▸ What needs to be done
Of all the lines in the material, how many contain the word "joints"? State the number alone.

▸ Dataset section

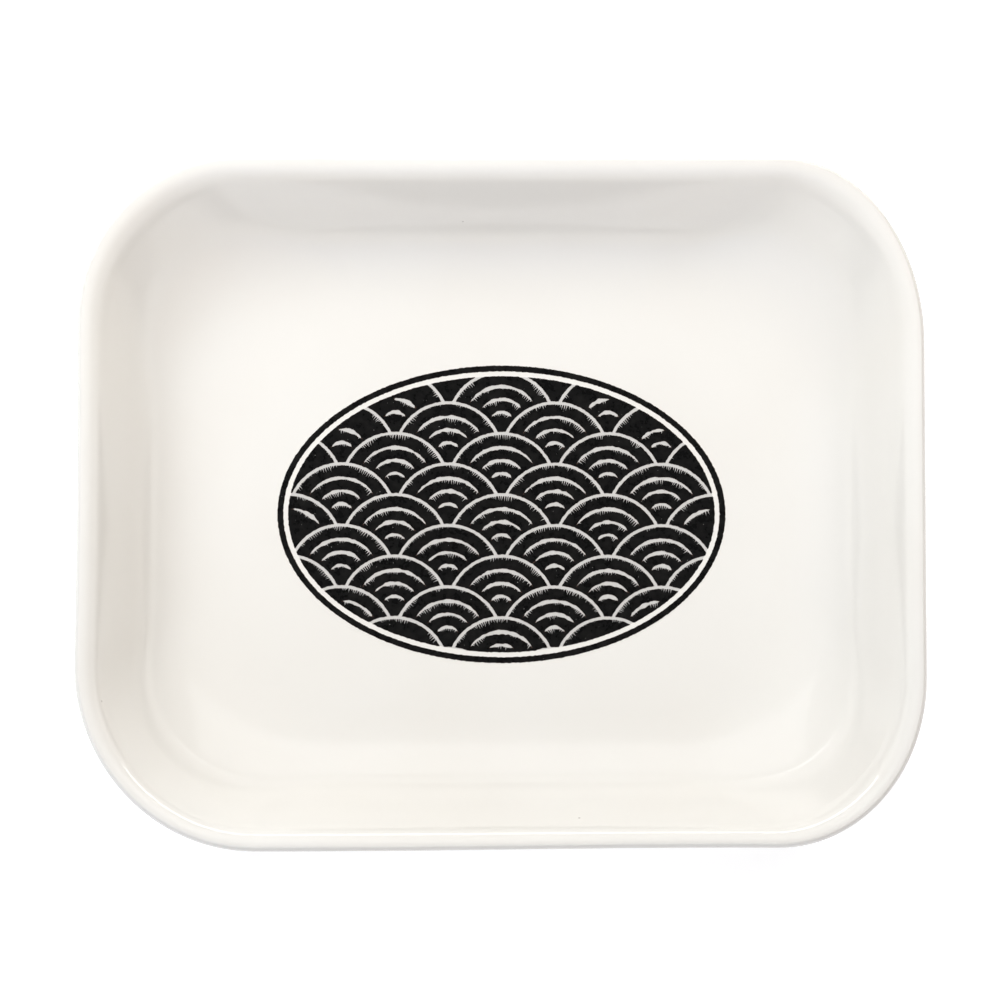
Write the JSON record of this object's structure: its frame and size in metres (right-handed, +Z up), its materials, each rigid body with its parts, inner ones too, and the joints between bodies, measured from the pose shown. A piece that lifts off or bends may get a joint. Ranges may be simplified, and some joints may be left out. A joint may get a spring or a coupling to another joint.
{
  "type": "sponge tray",
  "caption": "Shallow rounded-rectangle glazed ceramic tray with a rolled rim, coved walls and a foot ring, with a dark oval wave pattern fired onto its floor.",
  "frame": {"origin": "under the middle of the tray, on the plane that the foot ring stands on", "axes": "+X along the tray's length, to the right of the print; +Y across its width, away from the reader; +Z up"},
  "size_m": [0.14, 0.115, 0.025],
  "materials": {
    "glaze": "glossy warm-white glaze with fine dark specks; the foot's lowest face is bare, matt and slightly darker",
    "ink": "near-black enamel print fired into the glaze, satin gloss, with slightly ragged brownish edges"
  },
  "bodies": {
    "root": {"tray_body": "glaze", "print_border": "ink", "wave_1_1": "ink", "wave_1_2": "ink", "wave_1_3": "ink", "wave_2_1": "ink", "wave_2_2": "ink", "wave_2_3": "ink", "wave_2_4": "ink", "wave_3_1": "ink", "wave_3_2": "ink", "wave_3_3": "ink", "wave_3_4": "ink", "wave_3_5": "ink", "wave_4_1": "ink", "wave_4_2": "ink", "wave_4_3": "ink", "wave_4_4": "ink", "wave_5_1": "ink", "wave_5_2": "ink", "wave_5_3": "ink", "wave_5_4": "ink", "wave_5_5": "ink", "wave_6_1": "ink", "wave_6_2": "ink", "wave_6_3": "ink", "wave_6_4": "ink", "wave_7_1": "ink", "wave_7_2": "ink", "wave_7_3": "ink", "wave_7_4": "ink", "wave_7_5": "ink", "wave_8_1": "ink", "wave_8_2": "ink", "wave_8_3": "ink", "wave_8_4": "ink", "wave_9_1": "ink", "wave_9_2": "ink", "wave_9_3": "ink", "wave_10_1": "ink", "wave_10_2": "ink"}
  },
  "joints": []
}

▸ Result below
2